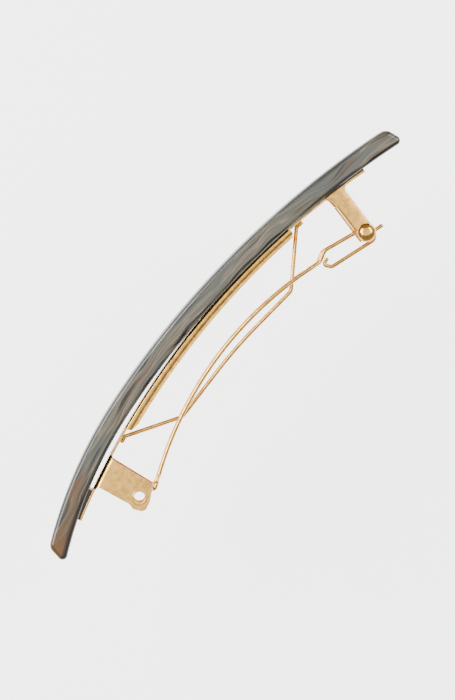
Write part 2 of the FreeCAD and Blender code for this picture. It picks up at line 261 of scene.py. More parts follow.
class Bracket:
    """A bracket's own drawing: its hole is the origin and it is turned square to the strip."""

    def __init__(self, x, y, lean):
        self.origin = Vector((x, y))
        self.turn = Matrix.Rotation(math.radians(lean), 2)

    def at(self, u, v):
        return self.origin + self.turn @ Vector((u, v))


CATCH = Bracket(-32.8, -7.3, 13.65)
HINGE = Bracket(PIN.x, PIN.y, -11.9)

# Overlap between touching solids, so that no two faces lie on each other
OVERLAP = 0.02
# Radial play of the rivet in its holes
PIN_PLAY = 0.03
# Cutting shapes reach from under the bar to over it
CUT_LOW, CUT_HIGH = -1.0, 11.0


# ---------------------------------------------------------------- modelling by operator


def deselect():
    if bpy.context.object and bpy.context.object.mode != "OBJECT":
        bpy.ops.object.mode_set(mode="OBJECT")
    bpy.ops.object.select_all(action="DESELECT")


def activate(piece):
    deselect()
    piece.select_set(True)
    bpy.context.view_layer.objects.active = piece


def in_edit_mode(piece, *steps):
    """Run edit-mode steps on everything in a piece; each step is an operator and its settings."""
    activate(piece)
    bpy.ops.object.mode_set(mode="EDIT")
    bpy.ops.mesh.select_all(action="SELECT")
    for operator, settings in steps:
        operator(**settings)
    bpy.ops.object.mode_set(mode="OBJECT")


def tidy_mesh(piece, threshold=0.0005):
    in_edit_mode(
        piece,
        (bpy.ops.mesh.remove_doubles, {"threshold": threshold}),
        (bpy.ops.mesh.normals_make_consistent, {"inside": False}),
    )


def curve_piece(name, loops, closed):
    """A curve object whose splines follow the given points; a fourth number is the wire's local thickness."""
    deselect()
    bpy.ops.curve.primitive_bezier_circle_add()
    piece = bpy.context.object
    piece.name = name
    curve = piece.data
    curve.splines.clear()
    curve.dimensions = "2D" if closed else "3D"
    for loop in loops:
        spline = curve.splines.new("POLY")
        spline.points.add(len(loop) - 1)
        for target, place in zip(spline.points, loop):
            target.co = (place[0], place[1], place[2] if len(place) > 2 else 0.0, 1.0)
            target.radius = place[3] if len(place) > 3 else 1.0
        spline.use_cyclic_u = closed
    return piece


def to_mesh(piece, name):
    activate(piece)
    bpy.ops.object.convert(target="MESH")
    piece = bpy.context.object
    piece.name = piece.data.name = name
    return piece


def flat_solid(name, loops, low, high, rounding=0.0, steps=5):
    """A closed solid that stands on flat outlines, from low to high across the clip."""
    piece = curve_piece(name, loops, closed=True)
    curve = piece.data
    curve.fill_mode = "BOTH"
    curve.extrude = (high - low) / 2 - rounding
    curve.bevel_depth = rounding
    curve.bevel_resolution = steps
    curve.offset = -rounding
    piece = to_mesh(piece, name)
    in_edit_mode(piece, (bpy.ops.transform.translate, {"value": (0, 0, (low + high) / 2)}))
    tidy_mesh(piece)
    return piece


def wire_end(tip, inner, radius):
    """The slightly domed cut end of a wire, from its middle out to the full thickness."""
    inward = (inner - tip).normalized()
    dome = []
    for step in range(1, 6):
        angle = math.radians(18 * step)
        place = tip + inward * radius * 0.6 * (1 - math.cos(angle))
        dome.append((*place, math.sin(angle)))
    return dome


def wire_solid(name, route, radius):
    """A round wire along the route, with both of its ends cut."""
    start, finish = wire_end(route[0], route[1], radius), wire_end(route[-1], route[-2], radius)
    path = start + [(*place, 1.0) for place in route[1:-1]] + finish[::-1]
    piece = curve_piece(name, [path], closed=False)
    curve = piece.data
    curve.bevel_depth = radius
    curve.bevel_resolution = 6
    curve.use_fill_caps = True
    curve.twist_mode = "MINIMUM"
    piece = to_mesh(piece, name)
    tidy_mesh(piece, threshold=0.002)
    return piece


def combine(piece, tool, operation):
    """One boolean step, after which the tool is gone."""
    activate(piece)
    modifier = piece.modifiers.new(operation.lower(), "BOOLEAN")
    modifier.operation = operation
    modifier.object = tool
    modifier.solver = "EXACT"
    bpy.ops.object.modifier_apply(modifier=modifier.name)
    activate(tool)
    bpy.ops.object.delete()
    activate(piece)


def finish_piece(piece, body, node, finish, smooth_angle=35.0):
    """Move a finished drawing into the frame, dress it, and hide the CAD node it stands for."""
    if not piece.data.polygons:
        raise RuntimeError("%s came out empty" % piece.name)
    in_edit_mode(
        piece,
        (bpy.ops.transform.translate, {"value": ORIGIN}),
        (bpy.ops.transform.resize, {"value": (MM, MM, MM), "center_override": (0, 0, 0)}),
    )
    activate(piece)
    bpy.ops.object.shade_smooth_by_angle(angle=math.radians(smooth_angle))
    piece.data.materials.clear()
    piece.data.materials.append(finish)
    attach(piece, body)
    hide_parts(node)


# ---------------------------------------------------------------- finishes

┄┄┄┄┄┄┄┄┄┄

Extract the listing in its entirety, matching it exactly.

_Result for this task_:
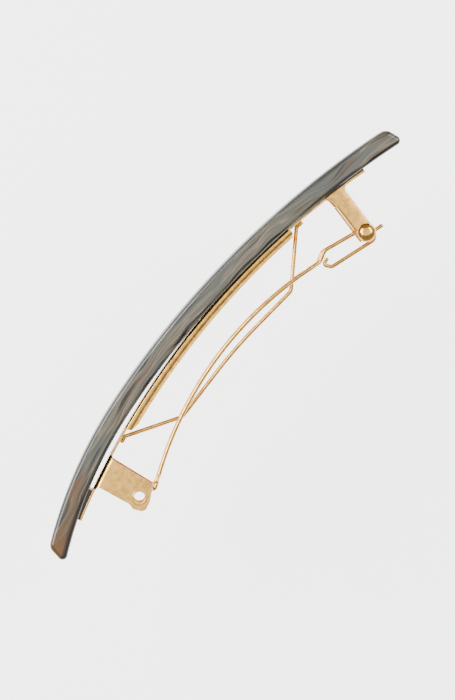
Write part 2 of the FreeCAD and Blender code for this picture. It picks up at line 261 of scene.py. More parts follow.
class Bracket:
    """A bracket's own drawing: its hole is the origin and it is turned square to the strip."""

    def __init__(self, x, y, lean):
        self.origin = Vector((x, y))
        self.turn = Matrix.Rotation(math.radians(lean), 2)

    def at(self, u, v):
        return self.origin + self.turn @ Vector((u, v))


CATCH = Bracket(-32.8, -7.3, 13.65)
HINGE = Bracket(PIN.x, PIN.y, -11.9)

# Overlap between touching solids, so that no two faces lie on each other
OVERLAP = 0.02
# Radial play of the rivet in its holes
PIN_PLAY = 0.03
# Cutting shapes reach from under the bar to over it
CUT_LOW, CUT_HIGH = -1.0, 11.0


# ---------------------------------------------------------------- modelling by operator


def deselect():
    if bpy.context.object and bpy.context.object.mode != "OBJECT":
        bpy.ops.object.mode_set(mode="OBJECT")
    bpy.ops.object.select_all(action="DESELECT")


def activate(piece):
    deselect()
    piece.select_set(True)
    bpy.context.view_layer.objects.active = piece


def in_edit_mode(piece, *steps):
    """Run edit-mode steps on everything in a piece; each step is an operator and its settings."""
    activate(piece)
    bpy.ops.object.mode_set(mode="EDIT")
    bpy.ops.mesh.select_all(action="SELECT")
    for operator, settings in steps:
        operator(**settings)
    bpy.ops.object.mode_set(mode="OBJECT")


def tidy_mesh(piece, threshold=0.0005):
    in_edit_mode(
        piece,
        (bpy.ops.mesh.remove_doubles, {"threshold": threshold}),
        (bpy.ops.mesh.normals_make_consistent, {"inside": False}),
    )


def curve_piece(name, loops, closed):
    """A curve object whose splines follow the given points; a fourth number is the wire's local thickness."""
    deselect()
    bpy.ops.curve.primitive_bezier_circle_add()
    piece = bpy.context.object
    piece.name = name
    curve = piece.data
    curve.splines.clear()
    curve.dimensions = "2D" if closed else "3D"
    for loop in loops:
        spline = curve.splines.new("POLY")
        spline.points.add(len(loop) - 1)
        for target, place in zip(spline.points, loop):
            target.co = (place[0], place[1], place[2] if len(place) > 2 else 0.0, 1.0)
            target.radius = place[3] if len(place) > 3 else 1.0
        spline.use_cyclic_u = closed
    return piece


def to_mesh(piece, name):
    activate(piece)
    bpy.ops.object.convert(target="MESH")
    piece = bpy.context.object
    piece.name = piece.data.name = name
    return piece


def flat_solid(name, loops, low, high, rounding=0.0, steps=5):
    """A closed solid that stands on flat outlines, from low to high across the clip."""
    piece = curve_piece(name, loops, closed=True)
    curve = piece.data
    curve.fill_mode = "BOTH"
    curve.extrude = (high - low) / 2 - rounding
    curve.bevel_depth = rounding
    curve.bevel_resolution = steps
    curve.offset = -rounding
    piece = to_mesh(piece, name)
    in_edit_mode(piece, (bpy.ops.transform.translate, {"value": (0, 0, (low + high) / 2)}))
    tidy_mesh(piece)
    return piece


def wire_end(tip, inner, radius):
    """The slightly domed cut end of a wire, from its middle out to the full thickness."""
    inward = (inner - tip).normalized()
    dome = []
    for step in range(1, 6):
        angle = math.radians(18 * step)
        place = tip + inward * radius * 0.6 * (1 - math.cos(angle))
        dome.append((*place, math.sin(angle)))
    return dome


def wire_solid(name, route, radius):
    """A round wire along the route, with both of its ends cut."""
    start, finish = wire_end(route[0], route[1], radius), wire_end(route[-1], route[-2], radius)
    path = start + [(*place, 1.0) for place in route[1:-1]] + finish[::-1]
    piece = curve_piece(name, [path], closed=False)
    curve = piece.data
    curve.bevel_depth = radius
    curve.bevel_resolution = 6
    curve.use_fill_caps = True
    curve.twist_mode = "MINIMUM"
    piece = to_mesh(piece, name)
    tidy_mesh(piece, threshold=0.002)
    return piece


def combine(piece, tool, operation):
    """One boolean step, after which the tool is gone."""
    activate(piece)
    modifier = piece.modifiers.new(operation.lower(), "BOOLEAN")
    modifier.operation = operation
    modifier.object = tool
    modifier.solver = "EXACT"
    bpy.ops.object.modifier_apply(modifier=modifier.name)
    activate(tool)
    bpy.ops.object.delete()
    activate(piece)


def finish_piece(piece, body, node, finish, smooth_angle=35.0):
    """Move a finished drawing into the frame, dress it, and hide the CAD node it stands for."""
    if not piece.data.polygons:
        raise RuntimeError("%s came out empty" % piece.name)
    in_edit_mode(
        piece,
        (bpy.ops.transform.translate, {"value": ORIGIN}),
        (bpy.ops.transform.resize, {"value": (MM, MM, MM), "center_override": (0, 0, 0)}),
    )
    activate(piece)
    bpy.ops.object.shade_smooth_by_angle(angle=math.radians(smooth_angle))
    piece.data.materials.clear()
    piece.data.materials.append(finish)
    attach(piece, body)
    hide_parts(node)


# ---------------------------------------------------------------- finishes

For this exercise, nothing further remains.